> _EXERCISE DESCRIPTION_
In the records that follow, the lines from the one containing "point = shown.matrix_world" to the one containing "imported = [obj", inclusive, are to be given again exactly.

> _EXCERPTED RECORDS_
━━━

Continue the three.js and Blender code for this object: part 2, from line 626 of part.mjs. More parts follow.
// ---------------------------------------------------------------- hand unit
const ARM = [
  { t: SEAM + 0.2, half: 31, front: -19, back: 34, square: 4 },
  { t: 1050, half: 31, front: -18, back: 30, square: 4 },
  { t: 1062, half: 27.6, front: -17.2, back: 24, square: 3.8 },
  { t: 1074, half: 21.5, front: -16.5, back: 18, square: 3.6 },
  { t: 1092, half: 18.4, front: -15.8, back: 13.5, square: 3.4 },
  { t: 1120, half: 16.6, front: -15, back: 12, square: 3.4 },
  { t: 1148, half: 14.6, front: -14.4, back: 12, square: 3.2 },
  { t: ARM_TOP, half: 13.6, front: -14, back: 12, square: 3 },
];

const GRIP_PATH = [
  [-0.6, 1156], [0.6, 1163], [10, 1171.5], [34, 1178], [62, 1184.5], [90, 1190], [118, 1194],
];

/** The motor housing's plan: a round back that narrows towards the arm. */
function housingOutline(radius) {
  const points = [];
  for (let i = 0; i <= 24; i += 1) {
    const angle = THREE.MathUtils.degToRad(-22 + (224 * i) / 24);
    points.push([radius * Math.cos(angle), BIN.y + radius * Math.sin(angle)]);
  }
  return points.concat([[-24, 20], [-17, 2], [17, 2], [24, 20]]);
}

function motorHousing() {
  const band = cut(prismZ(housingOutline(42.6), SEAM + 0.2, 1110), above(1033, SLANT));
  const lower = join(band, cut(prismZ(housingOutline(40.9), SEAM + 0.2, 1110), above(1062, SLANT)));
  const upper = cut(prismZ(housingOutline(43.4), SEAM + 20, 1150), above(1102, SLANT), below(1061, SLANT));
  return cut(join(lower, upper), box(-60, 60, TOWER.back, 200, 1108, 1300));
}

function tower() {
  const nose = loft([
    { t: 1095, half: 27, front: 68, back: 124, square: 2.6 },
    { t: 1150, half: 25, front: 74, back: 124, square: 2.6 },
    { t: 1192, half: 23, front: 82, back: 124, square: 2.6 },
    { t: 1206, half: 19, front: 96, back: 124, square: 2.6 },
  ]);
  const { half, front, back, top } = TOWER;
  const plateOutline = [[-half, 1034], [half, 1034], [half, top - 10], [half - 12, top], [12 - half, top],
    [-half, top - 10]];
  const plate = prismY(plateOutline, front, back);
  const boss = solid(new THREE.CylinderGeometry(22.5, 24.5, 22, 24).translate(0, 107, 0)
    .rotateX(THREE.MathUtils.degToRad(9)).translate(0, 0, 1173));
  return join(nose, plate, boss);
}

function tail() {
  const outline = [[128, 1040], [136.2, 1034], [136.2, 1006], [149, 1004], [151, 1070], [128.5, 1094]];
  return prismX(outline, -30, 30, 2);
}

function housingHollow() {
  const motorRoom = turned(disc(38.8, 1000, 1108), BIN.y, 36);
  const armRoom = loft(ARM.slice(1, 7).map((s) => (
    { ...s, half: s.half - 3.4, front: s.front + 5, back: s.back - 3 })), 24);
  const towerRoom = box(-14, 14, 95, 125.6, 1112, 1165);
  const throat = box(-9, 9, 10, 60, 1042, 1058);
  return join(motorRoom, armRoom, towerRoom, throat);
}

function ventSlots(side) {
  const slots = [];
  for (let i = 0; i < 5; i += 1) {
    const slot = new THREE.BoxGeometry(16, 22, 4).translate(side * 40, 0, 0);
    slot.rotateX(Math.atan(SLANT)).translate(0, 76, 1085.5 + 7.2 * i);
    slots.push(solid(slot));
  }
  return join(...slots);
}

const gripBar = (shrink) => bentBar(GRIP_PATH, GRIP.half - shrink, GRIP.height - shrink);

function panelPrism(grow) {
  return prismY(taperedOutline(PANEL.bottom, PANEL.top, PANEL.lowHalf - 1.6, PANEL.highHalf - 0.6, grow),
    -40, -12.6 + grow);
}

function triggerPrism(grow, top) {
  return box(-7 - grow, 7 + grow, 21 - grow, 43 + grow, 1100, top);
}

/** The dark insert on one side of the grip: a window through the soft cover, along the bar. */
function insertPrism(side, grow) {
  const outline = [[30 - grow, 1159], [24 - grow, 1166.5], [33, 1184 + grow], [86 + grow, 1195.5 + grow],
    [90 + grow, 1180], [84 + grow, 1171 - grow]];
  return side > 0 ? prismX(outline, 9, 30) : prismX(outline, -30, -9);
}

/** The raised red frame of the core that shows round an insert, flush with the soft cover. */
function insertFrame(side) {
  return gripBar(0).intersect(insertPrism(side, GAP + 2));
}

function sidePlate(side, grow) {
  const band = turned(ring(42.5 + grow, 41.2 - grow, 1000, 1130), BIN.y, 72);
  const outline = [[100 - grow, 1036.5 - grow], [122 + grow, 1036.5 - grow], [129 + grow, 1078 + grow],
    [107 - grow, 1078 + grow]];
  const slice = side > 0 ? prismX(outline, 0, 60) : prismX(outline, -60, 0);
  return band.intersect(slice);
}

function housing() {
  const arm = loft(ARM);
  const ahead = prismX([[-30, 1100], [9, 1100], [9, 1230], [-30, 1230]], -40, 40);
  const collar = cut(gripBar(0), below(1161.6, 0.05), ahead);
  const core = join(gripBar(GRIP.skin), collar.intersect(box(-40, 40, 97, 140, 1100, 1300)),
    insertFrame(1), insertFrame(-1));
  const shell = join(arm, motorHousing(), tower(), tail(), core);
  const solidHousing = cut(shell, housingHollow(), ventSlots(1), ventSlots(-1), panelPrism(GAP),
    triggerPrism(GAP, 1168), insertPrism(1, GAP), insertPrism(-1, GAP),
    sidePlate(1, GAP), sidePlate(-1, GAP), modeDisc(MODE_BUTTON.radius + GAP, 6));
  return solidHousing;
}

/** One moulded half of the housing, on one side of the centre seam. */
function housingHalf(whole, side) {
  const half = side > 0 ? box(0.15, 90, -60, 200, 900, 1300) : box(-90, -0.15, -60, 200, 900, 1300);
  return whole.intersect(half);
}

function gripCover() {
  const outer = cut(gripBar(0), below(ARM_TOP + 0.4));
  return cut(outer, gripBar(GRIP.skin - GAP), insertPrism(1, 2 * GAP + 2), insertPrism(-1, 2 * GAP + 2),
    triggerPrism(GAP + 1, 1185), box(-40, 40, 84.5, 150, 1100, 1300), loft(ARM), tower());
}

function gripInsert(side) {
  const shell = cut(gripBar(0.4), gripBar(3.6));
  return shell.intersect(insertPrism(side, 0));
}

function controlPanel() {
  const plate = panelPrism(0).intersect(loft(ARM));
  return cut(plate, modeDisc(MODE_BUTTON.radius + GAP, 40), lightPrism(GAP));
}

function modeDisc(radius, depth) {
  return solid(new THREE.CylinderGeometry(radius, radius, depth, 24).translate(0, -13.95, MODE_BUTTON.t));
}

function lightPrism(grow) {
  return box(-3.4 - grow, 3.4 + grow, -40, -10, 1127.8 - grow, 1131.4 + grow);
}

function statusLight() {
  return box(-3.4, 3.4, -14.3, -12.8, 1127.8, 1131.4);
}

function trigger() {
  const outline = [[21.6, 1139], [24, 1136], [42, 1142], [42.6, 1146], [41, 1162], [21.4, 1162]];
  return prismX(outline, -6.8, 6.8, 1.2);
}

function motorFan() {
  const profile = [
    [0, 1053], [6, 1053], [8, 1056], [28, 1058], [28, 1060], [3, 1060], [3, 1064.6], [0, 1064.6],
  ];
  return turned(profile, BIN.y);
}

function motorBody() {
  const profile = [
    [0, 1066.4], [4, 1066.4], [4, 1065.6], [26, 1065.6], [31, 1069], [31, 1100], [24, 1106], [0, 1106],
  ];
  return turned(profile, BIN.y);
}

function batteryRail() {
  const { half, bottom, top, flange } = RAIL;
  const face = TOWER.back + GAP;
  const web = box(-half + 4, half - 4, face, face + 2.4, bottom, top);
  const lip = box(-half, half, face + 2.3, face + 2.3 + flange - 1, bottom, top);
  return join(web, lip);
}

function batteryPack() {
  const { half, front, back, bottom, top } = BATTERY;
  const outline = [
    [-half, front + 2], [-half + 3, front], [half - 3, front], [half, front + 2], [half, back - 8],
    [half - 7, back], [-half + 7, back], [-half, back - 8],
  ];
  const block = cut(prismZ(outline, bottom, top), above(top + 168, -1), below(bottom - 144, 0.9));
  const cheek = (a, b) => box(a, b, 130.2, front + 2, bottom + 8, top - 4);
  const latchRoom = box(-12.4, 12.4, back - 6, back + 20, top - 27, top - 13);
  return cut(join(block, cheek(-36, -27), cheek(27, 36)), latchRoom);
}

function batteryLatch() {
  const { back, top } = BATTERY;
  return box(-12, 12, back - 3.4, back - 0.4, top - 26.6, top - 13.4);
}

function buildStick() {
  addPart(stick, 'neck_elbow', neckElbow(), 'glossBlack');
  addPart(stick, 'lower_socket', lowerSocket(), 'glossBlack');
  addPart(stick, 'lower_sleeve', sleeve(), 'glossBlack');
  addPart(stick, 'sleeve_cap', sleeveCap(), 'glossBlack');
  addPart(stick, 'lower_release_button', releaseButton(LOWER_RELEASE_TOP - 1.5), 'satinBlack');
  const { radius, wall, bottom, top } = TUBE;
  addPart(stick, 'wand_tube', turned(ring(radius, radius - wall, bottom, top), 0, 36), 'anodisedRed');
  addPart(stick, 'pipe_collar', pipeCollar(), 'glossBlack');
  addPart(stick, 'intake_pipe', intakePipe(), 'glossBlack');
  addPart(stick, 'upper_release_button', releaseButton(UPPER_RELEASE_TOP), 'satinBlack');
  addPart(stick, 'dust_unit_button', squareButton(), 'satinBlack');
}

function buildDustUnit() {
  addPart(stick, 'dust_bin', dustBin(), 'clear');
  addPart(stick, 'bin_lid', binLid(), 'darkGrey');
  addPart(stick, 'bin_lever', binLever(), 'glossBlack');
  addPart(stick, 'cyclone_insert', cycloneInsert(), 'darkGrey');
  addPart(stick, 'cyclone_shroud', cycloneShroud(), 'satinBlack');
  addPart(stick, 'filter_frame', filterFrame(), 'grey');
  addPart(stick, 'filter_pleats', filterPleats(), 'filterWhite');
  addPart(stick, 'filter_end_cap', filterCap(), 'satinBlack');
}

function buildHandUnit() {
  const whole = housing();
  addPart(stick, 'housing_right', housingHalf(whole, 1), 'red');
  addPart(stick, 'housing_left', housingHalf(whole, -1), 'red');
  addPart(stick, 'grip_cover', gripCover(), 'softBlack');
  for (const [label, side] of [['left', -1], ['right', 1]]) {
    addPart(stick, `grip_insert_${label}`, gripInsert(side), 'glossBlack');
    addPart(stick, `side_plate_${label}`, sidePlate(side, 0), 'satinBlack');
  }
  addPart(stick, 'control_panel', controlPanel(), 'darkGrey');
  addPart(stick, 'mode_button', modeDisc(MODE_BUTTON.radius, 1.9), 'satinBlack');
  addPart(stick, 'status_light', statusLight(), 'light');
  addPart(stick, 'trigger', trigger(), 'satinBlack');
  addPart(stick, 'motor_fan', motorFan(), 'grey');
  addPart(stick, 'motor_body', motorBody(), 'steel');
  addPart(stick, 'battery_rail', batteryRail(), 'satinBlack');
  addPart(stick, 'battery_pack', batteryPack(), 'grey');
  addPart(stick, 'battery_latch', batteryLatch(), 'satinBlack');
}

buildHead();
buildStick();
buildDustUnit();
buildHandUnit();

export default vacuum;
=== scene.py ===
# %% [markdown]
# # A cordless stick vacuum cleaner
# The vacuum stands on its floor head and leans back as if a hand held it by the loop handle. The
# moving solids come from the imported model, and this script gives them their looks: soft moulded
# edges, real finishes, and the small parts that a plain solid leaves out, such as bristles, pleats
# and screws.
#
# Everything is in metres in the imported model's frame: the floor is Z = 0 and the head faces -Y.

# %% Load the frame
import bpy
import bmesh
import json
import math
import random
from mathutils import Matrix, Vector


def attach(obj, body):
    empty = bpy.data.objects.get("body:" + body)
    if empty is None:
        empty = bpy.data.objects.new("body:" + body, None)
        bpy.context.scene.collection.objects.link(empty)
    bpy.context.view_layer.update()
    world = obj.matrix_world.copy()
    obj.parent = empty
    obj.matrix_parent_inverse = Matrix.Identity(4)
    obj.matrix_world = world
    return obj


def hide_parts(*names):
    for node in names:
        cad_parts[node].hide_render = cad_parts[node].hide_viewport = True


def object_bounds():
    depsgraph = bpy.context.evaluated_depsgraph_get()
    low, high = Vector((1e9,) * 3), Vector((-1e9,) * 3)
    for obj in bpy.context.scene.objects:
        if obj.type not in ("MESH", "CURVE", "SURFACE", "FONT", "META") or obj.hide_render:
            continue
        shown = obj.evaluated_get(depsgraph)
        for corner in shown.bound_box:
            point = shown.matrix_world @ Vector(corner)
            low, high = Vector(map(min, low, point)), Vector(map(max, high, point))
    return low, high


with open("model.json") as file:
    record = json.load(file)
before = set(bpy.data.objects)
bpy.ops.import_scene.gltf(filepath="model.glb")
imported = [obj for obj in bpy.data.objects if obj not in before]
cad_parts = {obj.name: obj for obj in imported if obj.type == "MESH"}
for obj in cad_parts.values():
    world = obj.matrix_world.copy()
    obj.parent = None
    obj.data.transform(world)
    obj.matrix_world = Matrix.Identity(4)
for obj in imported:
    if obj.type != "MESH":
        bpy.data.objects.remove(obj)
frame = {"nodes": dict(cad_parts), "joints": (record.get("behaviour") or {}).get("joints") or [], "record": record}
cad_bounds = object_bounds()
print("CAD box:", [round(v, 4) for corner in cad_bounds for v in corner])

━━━

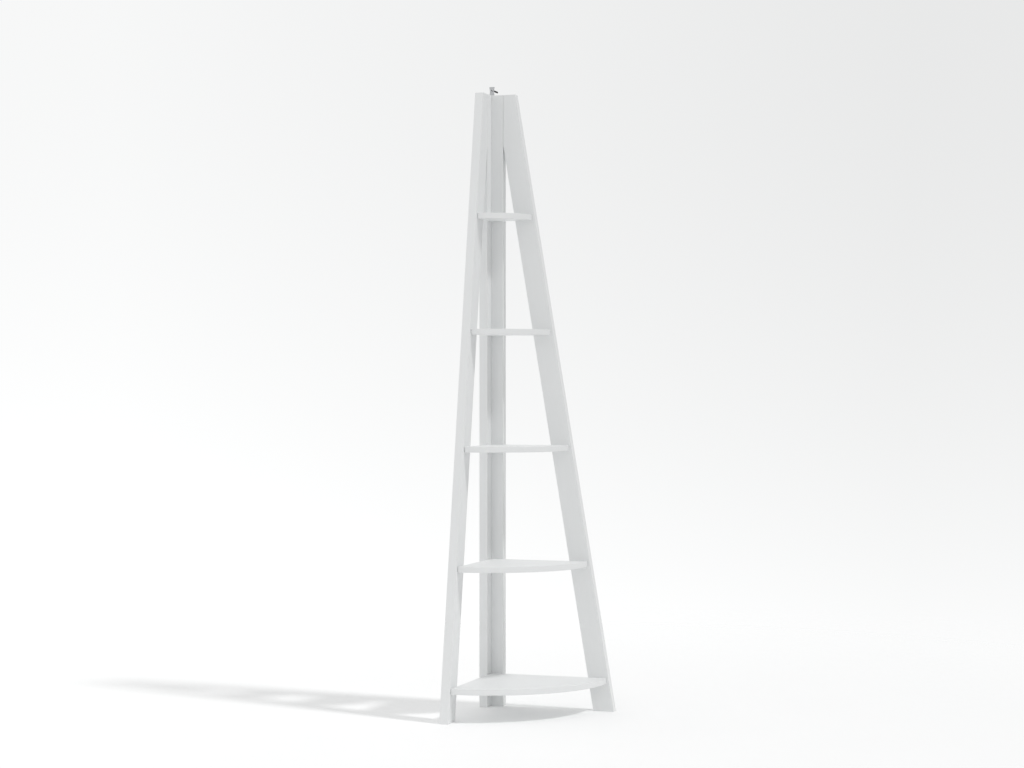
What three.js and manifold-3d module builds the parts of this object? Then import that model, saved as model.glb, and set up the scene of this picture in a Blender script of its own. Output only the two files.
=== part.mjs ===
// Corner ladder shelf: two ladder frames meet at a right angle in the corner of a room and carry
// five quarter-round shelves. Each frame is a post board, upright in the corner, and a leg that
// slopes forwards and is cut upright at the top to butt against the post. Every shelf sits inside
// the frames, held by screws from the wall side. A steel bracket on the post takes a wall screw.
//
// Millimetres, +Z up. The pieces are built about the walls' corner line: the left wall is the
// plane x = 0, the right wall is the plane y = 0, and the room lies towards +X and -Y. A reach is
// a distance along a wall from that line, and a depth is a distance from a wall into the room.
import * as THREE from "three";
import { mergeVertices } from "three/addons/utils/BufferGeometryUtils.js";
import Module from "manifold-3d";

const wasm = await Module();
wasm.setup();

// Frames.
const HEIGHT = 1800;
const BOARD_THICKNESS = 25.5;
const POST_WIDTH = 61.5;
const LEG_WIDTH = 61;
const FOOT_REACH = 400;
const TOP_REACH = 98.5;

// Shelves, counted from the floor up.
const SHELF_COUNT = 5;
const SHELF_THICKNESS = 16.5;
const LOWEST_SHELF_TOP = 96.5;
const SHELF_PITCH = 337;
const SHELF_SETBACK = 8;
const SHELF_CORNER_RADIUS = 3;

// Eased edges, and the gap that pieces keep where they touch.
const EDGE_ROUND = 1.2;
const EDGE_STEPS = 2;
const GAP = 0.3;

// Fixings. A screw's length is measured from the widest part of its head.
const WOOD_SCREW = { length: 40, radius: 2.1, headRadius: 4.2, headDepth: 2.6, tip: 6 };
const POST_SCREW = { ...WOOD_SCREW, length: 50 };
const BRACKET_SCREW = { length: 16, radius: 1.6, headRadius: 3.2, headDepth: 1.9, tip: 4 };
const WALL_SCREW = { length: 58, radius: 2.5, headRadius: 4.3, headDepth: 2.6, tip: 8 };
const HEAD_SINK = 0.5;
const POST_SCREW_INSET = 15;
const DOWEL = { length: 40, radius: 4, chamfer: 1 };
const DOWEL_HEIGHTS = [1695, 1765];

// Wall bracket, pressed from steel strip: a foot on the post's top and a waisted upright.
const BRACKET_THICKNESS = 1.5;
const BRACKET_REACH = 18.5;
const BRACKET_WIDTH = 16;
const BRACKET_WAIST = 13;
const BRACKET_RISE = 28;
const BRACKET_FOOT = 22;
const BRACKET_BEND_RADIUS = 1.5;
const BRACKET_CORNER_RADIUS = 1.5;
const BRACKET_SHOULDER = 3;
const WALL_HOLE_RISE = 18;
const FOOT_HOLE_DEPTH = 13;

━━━

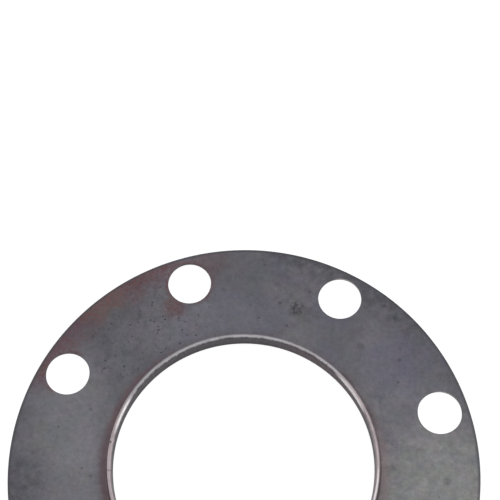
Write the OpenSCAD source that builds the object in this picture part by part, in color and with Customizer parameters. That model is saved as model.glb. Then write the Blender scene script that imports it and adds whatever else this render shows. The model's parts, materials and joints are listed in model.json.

━━━

> _RESULT FOR THIS TASK_
            point = shown.matrix_world @ Vector(corner)
            low, high = Vector(map(min, low, point)), Vector(map(max, high, point))
    return low, high


with open("model.json") as file:
    record = json.load(file)
before = set(bpy.data.objects)
bpy.ops.import_scene.gltf(filepath="model.glb")
imported = [obj for obj in bpy.data.objects if obj not in before]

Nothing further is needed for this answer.